Pesticides are out of it if you intend to lure ladybugs into your garden, and that’s because it doesn’t discriminate between good and bad pests. Using low-toxic chemicals will also harm your ladybugs and cause them to stay away from your space.

It can be a bit terrifying when you spot aphids in your garden but be patient and it’ll pay off soon.

Ladybugs are always hungry and in search of where they can get food, so, the best thing you can do is allow ladybugs to get rid of the pests for you.

Fun fact; ladybugs can eat as many as 5,000 aphids in their lifetime.

How to Keep Ladybugs In Your Garden

Attracting ladybugs isn’t the only challenge you’ll have; the main task lies in getting them to stay. After all, what use are they if they don’t make your garden their habitat?

Instead of going through the hassles of attracting ladybugs, you can simply purchase them. But how do you then get them not to leave after releasing them into the garden?

1. Enough Food

The same way you attract ladybugs is the same way you get them to stay. Whatever food you are setting up for them, make sure it’s in surplus, that way they won’t even want to leave at all.

Be sure their shelter is perfect as well because they’ll need a place to hibernate from time to time. So, if your garden seems like a good place to rest and lay eggs, they’ll stay.

2. Release Them At the Right Time

Buying ladybugs isn’t enough, you must know when to release them as well.

Before releasing ladybugs into the garden, keep them in a fridge for seven hours, as this will slow down their speed, but not enough to kill them.

Releasing ladybugs during the day is a bad move, as they’ll all just fly off and you’d be left with nothing. The best time to let them into your garden is during twilight hours.

When releasing them, be sure it’s within proximity to water and food, so they don’t have to wander off too much before finding what to eat.

You can release them close to aphid-infested plants, as that’s one of their favorite meals.

Are All Ladybugs Beneficial?
Image Credit: itsryanclayton

Are All Ladybugs Beneficial?

You’d be surprised to know that not all ladybugs eat pests, some eat up your plants as well. And not knowing the difference between pest ladybugs and beneficial ladybugs will cost you a lot in the long run.

Ladybugs come in different species, and the most popular and beneficial one is the Hippodamia Convergens which is native to North America, and it’s very helpful in getting rid of aphids in your garden.
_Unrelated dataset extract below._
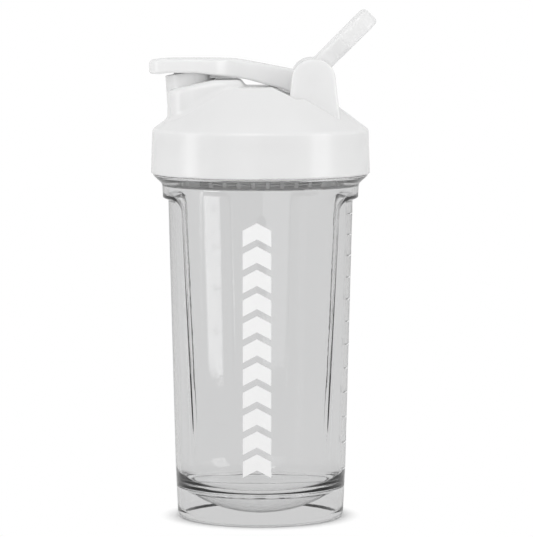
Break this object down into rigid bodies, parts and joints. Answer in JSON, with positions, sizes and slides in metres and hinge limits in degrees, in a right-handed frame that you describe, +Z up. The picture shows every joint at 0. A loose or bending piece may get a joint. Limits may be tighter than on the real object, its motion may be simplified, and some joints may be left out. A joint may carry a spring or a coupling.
{
  "type": "protein shaker bottle",
  "caption": "Clear shaker bottle with side grips, screw lid, slanted drinking spout under a hinged flip cap, carry loop, and a mixing grid inside the lid.",
  "frame": {"origin": "centre of the foot's lowest ring, on the plane that the bottle stands on", "axes": "+Z up along the bottle, -X towards the drinking spout, +X towards the hinge and its carry loop"},
  "size_m": [0.1013, 0.0984, 0.2287],
  "materials": {
    "clear_copolyester": "gloss",
    "white_polypropylene": "satin",
    "white_silicone": "matte",
    "stainless_steel": "satin"
  },
  "bodies": {
    "bottle": {"bottle_body": "clear_copolyester"},
    "gasket": {"lid_gasket": "white_silicone"},
    "lid": {"screw_lid": "white_polypropylene", "hinge_pin": "stainless_steel"},
    "cap": {"flip_cap": "white_polypropylene", "spout_plug": "white_silicone"},
    "loop": {"carry_loop": "white_polypropylene"},
    "grid": {"mixing_grid": "white_polypropylene"}
  },
  "joints": [
    {"name": "lid_rise", "type": "slide", "parent": "bottle", "child": "gasket", "axis": [0, 0, 1], "range_m": [0, 0.0145]},
    {"name": "lid_turn", "type": "hinge", "parent": "gasket", "child": "lid", "pos_m": [0, 0, 0.165], "axis": [0, 0, 1], "range_deg": [0, 648]},
    {"name": "cap_flip", "type": "hinge", "parent": "lid", "child": "cap", "pos_m": [0.0236, 0, 0.1972], "axis": [0, 1, 0], "range_deg": [0, 95]},
    {"name": "loop_swing", "type": "hinge", "parent": "lid", "child": "loop", "pos_m": [0.0236, 0, 0.1972], "axis": [0, 1, 0], "range_deg": [-8, 80]},
    {"name": "grid_pull", "type": "slide", "parent": "lid", "child": "grid", "axis": [0, 0, -1], "range_m": [0, 0.022]}
  ],
  "couplings": [
    {"joint": "lid_rise", "follows": "lid_turn", "m_per_rad": 0.0012732}
  ]
}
There’s also the Coccinella Septempunctata, which is a native of Eurasia. It’s best known for feeding on scale insects and aphids, so you can purchase it as well. Make sure you are specific in your order, so you don’t receive a harmful type of ladybug.

The Coleomegilla Maculata is also a beneficial type of ladybug and it’s native to North America. Its oval shape and pink-spotted appearance make it unique, so you’ll have no issue spotting it.
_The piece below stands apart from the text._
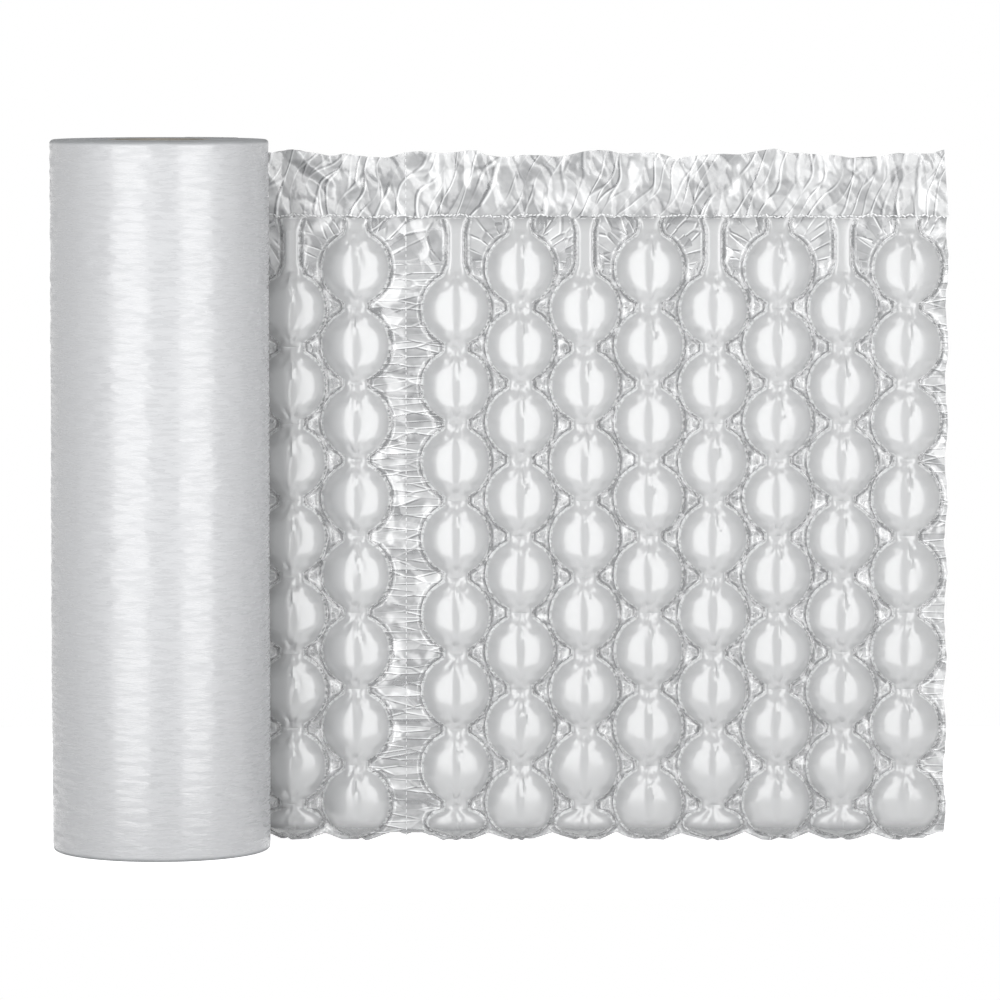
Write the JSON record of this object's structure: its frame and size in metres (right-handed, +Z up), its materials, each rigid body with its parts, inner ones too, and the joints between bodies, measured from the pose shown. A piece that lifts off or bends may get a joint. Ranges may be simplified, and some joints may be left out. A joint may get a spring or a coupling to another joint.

However, the one type of ladybug you need to be wary of is the Mexican bean beetle. It’s one of the few destructive species of the beneficial family of insects, and that’s because it feeds on plants rather than other insects.


The average gardener will definitely be pleased to find a handful of ladybugs in their garden because it means less money on pest control.

Ladybugs aren’t hard to attract when you know the right steps to take. As with any other insect, they thrive where there’s food, water, and shelter. So, if you can provide these three factors, then rest assured to have an influx of ladybugs in your garden in no time.